Un combat invisible… et subtilement sémantique

C’est un beau texte du Journal des étudiants en médecine, mais la fin ne me plait pas ; elle utilise un vocabulaire daté et inapproprié. Je l’ai signalé à l’auteur, mais il m’a répondu qu’il n’était pas sûr que les lecteurs comprennent s’il adaptait son discours. J’ai décidé de faire le test… avec ci-dessous un texte modifié.

Alors voila 12 heures de garde avec M., nouvelle externe, inconnue au bataillon, deux ans plus jeune que moi. En 12 heures, j’observe sa manière de faire, assez épaté par sa douceur, son savoir-faire.
Elle examine les gens, pose ses mains avec dextérité, sait quoi regarder, où chercher, toujours avec d’infinies précautions.

Elle traite les patients tel un collectionneur ses porcelaines.
On échange deux/trois mots. M. a un petit accent charmant… Je réfléchis : "Italienne ? Roumaine ? Espagnole ?".
Le programme Erasmus a du bon : depuis sa création 1 million d’enfants sont nés grâce aux couples que cela a formé. Loin de moi l’idée de vouloir un bébé mais, à l’époque, je me souviens m’être dit que j’essaierais bien deux/trois fois avec elle (oui, oui on est tous pareils…).

12 heures passent.

Elle : "J’ai apprécié travailler avec toi mais tu parles trop vite pour que je comprenne".
- De quel pays viens-tu ?
- Je suis française.
Je me sens con, je dis :
- Mais, tu as ce petit accent…
Elle me sourit (ironie ? fierté incommensurable ?) et dit trois mots :
- Je suis sourde.
Elle soulève ses cheveux, montre son appareillage, avant d’ajouter :
- Et tu parles beaucoup trop vite pour que je lise sur tes lèvres correctement.

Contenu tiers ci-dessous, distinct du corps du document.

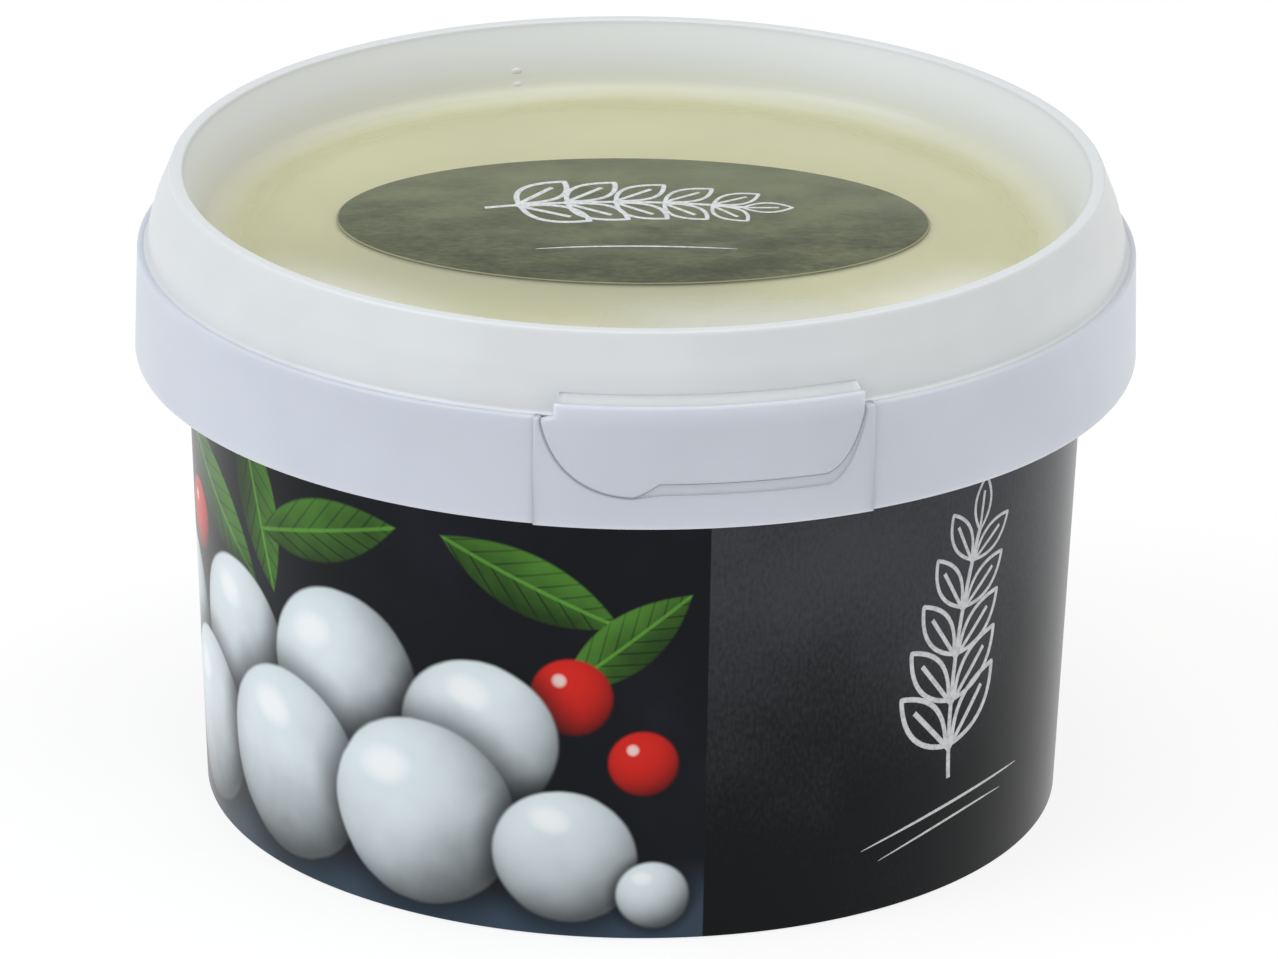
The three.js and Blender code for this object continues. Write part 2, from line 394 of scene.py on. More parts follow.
def rounded(corners, ring=False):
    """Points of a profile through corners (radius, height, round). A round cuts the corner back that far
    along both sides and bridges it with a curve."""
    points = []
    count = len(corners)
    for i, corner in enumerate(corners):
        here = np.array(corner[:2], float)
        cut = corner[2] if len(corner) > 2 else 0
        if not cut or (not ring and i in (0, count - 1)):
            points.append(here)
            continue
        back = np.array(corners[i - 1][:2]) - here
        ahead = np.array(corners[(i + 1) % count][:2]) - here
        back = here + back * cut / np.hypot(*back)
        ahead = here + ahead * cut / np.hypot(*ahead)
        points += curve_points(back, here, ahead)
    return supported(points, ring)


def curve_points(start, bend, end, steps=ROUND_STEPS):
    """Points of a quadratic curve, both ends included."""
    start, bend, end = (np.array(point, float) for point in (start, bend, end))
    shares = np.linspace(0, 1, steps + 1)
    return [(1 - t) ** 2 * start + 2 * t * (1 - t) * bend + t**2 * end for t in shares]


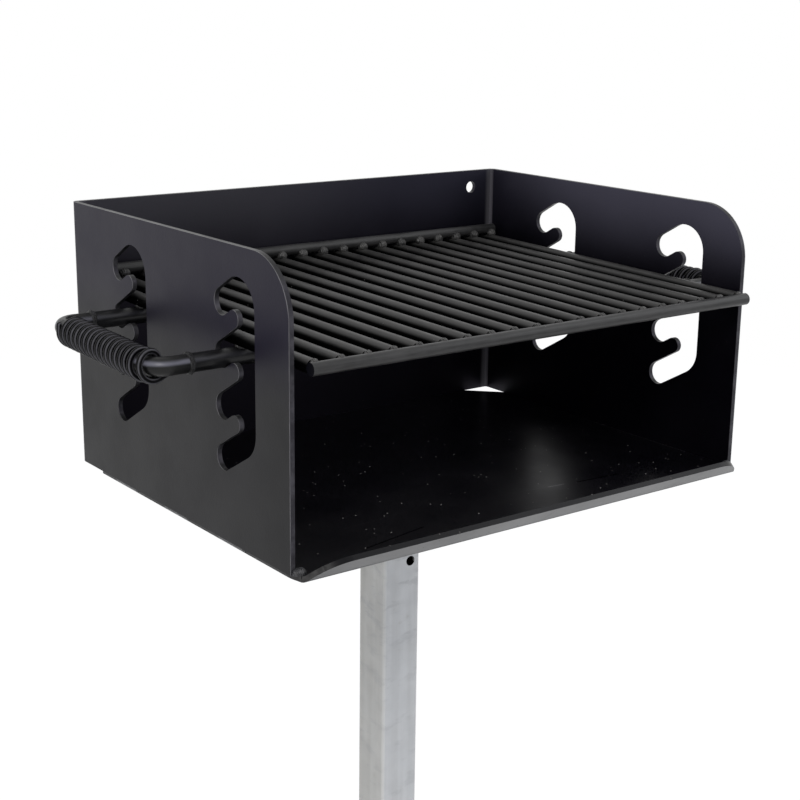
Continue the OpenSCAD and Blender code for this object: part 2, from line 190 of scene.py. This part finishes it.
def use(net, *nodes):
    """Gives CAD nodes a material."""
    for name in nodes:
        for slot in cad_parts[name].material_slots:
            slot.material = net.mat


# -------------------------------------------------------- the firebox's enamel

# Places on the firebox, in metres
PANEL_X = 0.2538                   # farther out, a point is on a side panel
ARRIS_HIGHLIGHT_X = (0.25790, 0.25835)  # where a painted highlight on a panel's cut edge grows towards its outer corner
REAR_HIGHLIGHT_X = (0.2440, 0.2495)   # where a painted highlight on the inside of the back sets in towards the bends
REAR_BEND_Y = 0.15                 # the side panels end here, in front of the bends
LIP_Y = -0.2                       # the lip stands in front of it
PAINTED_LIGHT_Z = (0.825, 0.915)           # where the painted pale light on the upper inside sets in
SKY_REFLECTION_Z = (0.79, 0.87)              # where the painted bluish reflection of the sky on the outside sets in

# Pale lines on the firebox floor, scratches but for the last, a painted highlight along the seam with the
# right panel: both ends in metres, width, tone, strength
SCRATCHES_AND_SEAM_HIGHLIGHT = (
    ((0.0613, -0.1661, 0.64), (0.0798, -0.1680, 0.64), 0.0012, 0.190, 1.0),
    ((-0.0178, -0.1570, 0.64), (0.0791, -0.1675, 0.64), 0.0006, 0.050, 0.7),
    ((-0.1659, -0.1510, 0.64), (-0.0970, -0.1454, 0.64), 0.0006, 0.040, 0.6),
    # a painted highlight along the floor's seam with the right panel
    ((0.2517, -0.0279, 0.64), (0.2530, -0.1600, 0.64), 0.0009, 0.060, 0.7),
)
# Black smudges on the floor: both ends in metres
SMUDGES = (
    ((0.0942, -0.1706, 0.64), (0.1432, -0.1746, 0.64)),
    ((-0.1723, -0.1999, 0.64), (-0.1025, -0.1860, 0.64)),
)
SMUDGE_WIDTH = 0.0034
# A dark chip across the lip: both ends in metres, width
LIP_CHIP = ((-0.0035, -0.2290, 0.6385), (0.0045, -0.2415, 0.6510), 0.0010)


def enamel(name, coarse_share, fine_dust):
    """Cloudy black heat-proof enamel under dust: its net, its colour, and its clouds, dust, and the patches
    of rubbing and painted sheen on its edges.
    """
    n = Net(name)
    cloud = n.noise(7, 4)
    black = n.span(cloud, 0.35, 0.68)
    colour = n.mix(rgb(0.0009, 0.0007, 0.0018), rgb(0.0024, 0.0021, 0.0036), black)
    dust = n.math("MAXIMUM", n.specks(95, coarse_share, 0.06), n.specks(*fine_dust))
    colour = n.mix(colour, rgb(0.16, 0.15, 0.14), n.times(dust, 0.55))
    rub_and_sheen = n.span(n.noise(60, 4, 0.6), 0.3, 0.62, 0.25, 1.0)
    return n, colour, cloud, dust, rub_and_sheen


def enamel_roughness(n, dust, smoothest, roughest):
    """Patchy, and duller where dust lies."""
    rough = n.span(n.noise(16, 5, 0.6), 0.3, 0.7, smoothest, roughest)
    return n.plus(rough, n.times(dust, 0.3))


def floor_enamel():
    """The floor with its lip: ash, scratches, smudges and a painted seam highlight on top, and painted
    light on the faces under the lip.
    """
    n, colour, cloud, dust, rub_and_sheen = enamel("floor_enamel", 0.05, (150, 0.05, 0.11, True))
    y = n.split(n.co)[1]
    nx, ny, nz = n.split(n.normal)
    # painted light: the faces that look down under the lip are painted pale, standing in for the light that
    # reaches them from below
    under_lip = n.times(n.span(nz, -0.35, -0.60), n.below(y, LIP_Y))
    pale = n.times(under_lip, n.span(cloud, 0.3, 0.7, 0.8, 1.0))
    colour = n.mix(colour, rgb(0.115, 0.115, 0.118), pale)
    # the cut sides are painted lighter: partly thin paint, partly a painted highlight for the light that
    # they catch
    cut_side = n.above(n.size(nx), 0.6)
    colour = n.mix(colour, rgb(0.055, 0.054, 0.053), n.times(cut_side, rub_and_sheen))
    upward = n.above(nz, 0.9)
    ash = n.times(dust, upward, n.span(n.noise(31, 2), 0.38, 0.62, 0.10, 0.55))
    colour = n.mix(colour, rgb(0.80, 0.78, 0.75), ash)
    # pale lines: scratches, and a painted highlight along the right seam
    for start, end, width, tone, strength in SCRATCHES_AND_SEAM_HIGHLIGHT:
        mark = n.times(n.stroke(start, end, width), upward)
        colour = n.mix(colour, rgb(tone, tone, tone * 1.04), n.times(mark, strength))
    smudge = 0.0
    for start, end in SMUDGES:
        mark = n.times(n.stroke(start, end, SMUDGE_WIDTH), upward)
        smudge = n.math("MAXIMUM", smudge, mark)
        colour = n.mix(colour, rgb(0.0, 0.0, 0.0), n.times(mark, 0.9))
    colour = n.mix(colour, rgb(0.012, 0.012, 0.014), n.times(n.stroke(*LIP_CHIP), 0.85))
    # the lip's cut edge and the smudges shine less than the rest
    lip_edge = n.times(n.below(ny, -0.5), n.above(nz, 0.2))
    gloss = n.math("SUBTRACT", 1.32, n.times(lip_edge, 0.07))
    gloss = n.math("SUBTRACT", gloss, n.times(smudge, 0.26))
    n.surface({
        "Base Color": colour,
        "Roughness": enamel_roughness(n, dust, 0.285, 0.36),
        "Normal": n.bump(n.times(n.noise(55, 3), 1.5), 0.00002),
        "IOR": gloss,
    })
    return n


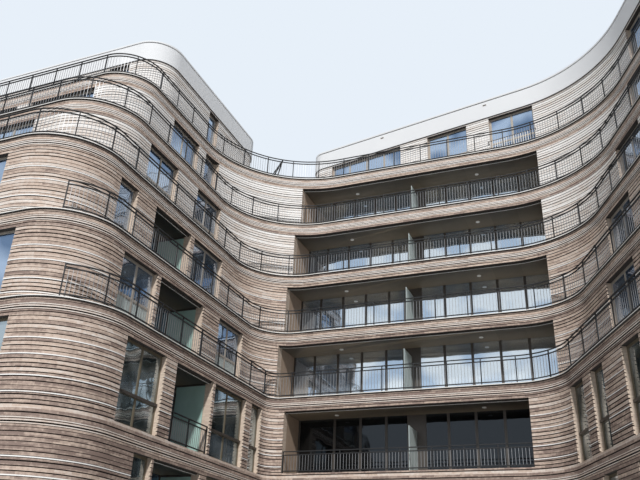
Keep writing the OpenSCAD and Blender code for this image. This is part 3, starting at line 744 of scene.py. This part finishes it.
# The roofs within the crowns: flat concrete slabs on the pavilion walls, under a bed of pale gravel
# that lies loose between the crowns' upstands.
gravel, wire = blank("roof_gravel")
pebble = wire.node("TexVoronoi", {}, "Distance", Vector=wire.node("TexCoord", output="Object"), Scale=30.0)
wire.surface(Base_Color=pebble.mix((0.3, 0.29, 0.27), (0.55, 0.53, 0.5)), Roughness=0.9,
             height=(pebble, 0.02))


def dress(node, material):
    """Gives a CAD node a material of its own."""
    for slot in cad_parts[node].material_slots:
        slot.material = material


dress("left_roof", gravel)
dress("right_roof", gravel)

# The windows: double glazing that mirrors the sky, its colour a painted reflection of a blue sky, in dark
# bronze frames at the back of the loggias, a painted shade of their champagne metal, and in the walls in
# olive frames on the lower storeys' fronts and champagne ones elsewhere. On the first and second floor a
# dark guard bar is fixed before each front window's transom, from jamb to jamb.
BRUSHED = {"scale": 25.0, "rough": 0.35, "vary": 0.15}
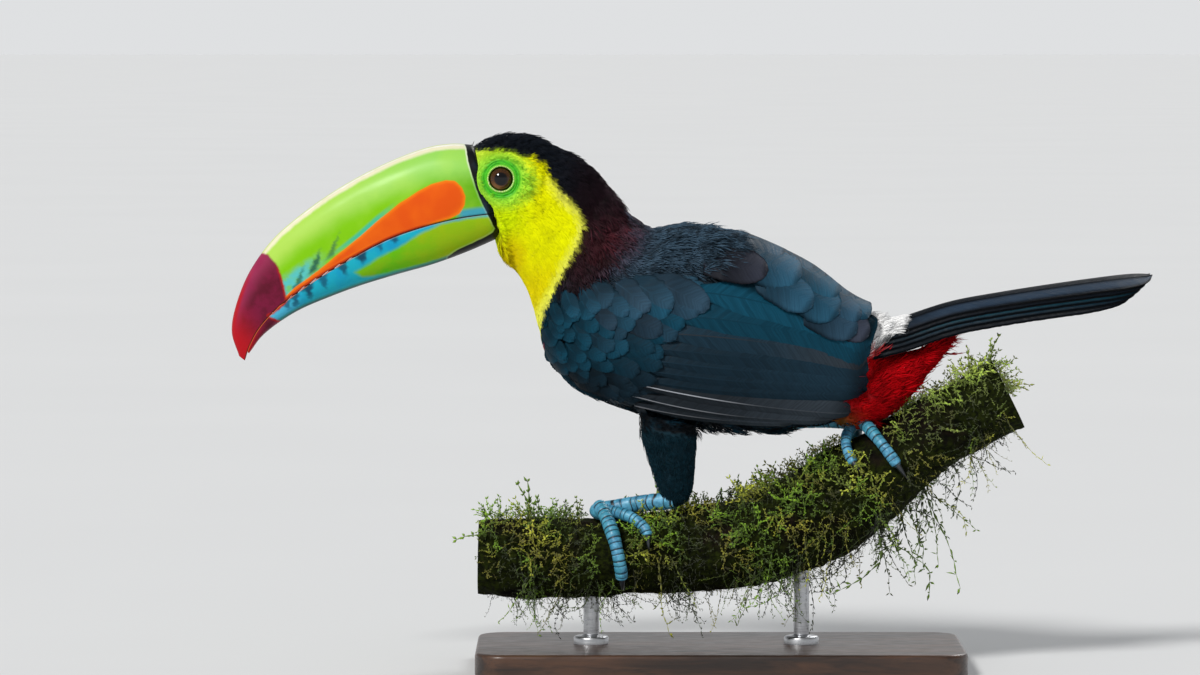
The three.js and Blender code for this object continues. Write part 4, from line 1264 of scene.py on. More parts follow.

Il n’y a pas d’incapacité qui soit condamnée à constituer un handicap, je veux dire : il n’y a VRAIMENT pas d’incapacité qui soit condamné à constituer un handicap.

Je n’ai modifié que la phrase finale, qui disait "Il n’y a pas de handicap qui ne puisse pas être battu"

La terminologie moderne distingue bien la limitation fonctionnelle ou l’incapacité qui qualifient la personne et le handicap qui désigne l’interaction entre cette personne et son environnement.

Le terme handicap devrait être réservé au manque d’adaptation d’un environnement à une limitation ou une incapacité. L’utiliser pour désigner l’ensemble, c’est risquer d’être ambigu, mais surtout adopter une logique implicitement passive.

Il y a un écart considérable entre affirmer Vous êtes handicapé (c’est triste, mais on n’y peut rien) et Cet environnement inadapté vous handicape (et il faut qu’on l’adapte).

One Response to “Un combat invisible… et subtilement sémantique”

  1. HTL Says:

    La beauté qui émane de ce texte, celle qui m’éblouit, c’est la victoire humble et silencieuse de cette belle personne sur son incapacité. Je suis d’accord avec la nuance sémantique entre incapacité et handicap. Mais ce qui m’a frappé dans cette histoire, c’est que ce n’est pas l’adaptation de l’environnement qui a empêché l’incapacité de cette consoeur de devenir handicap, c’est elle qui l’a vaincue toute seule.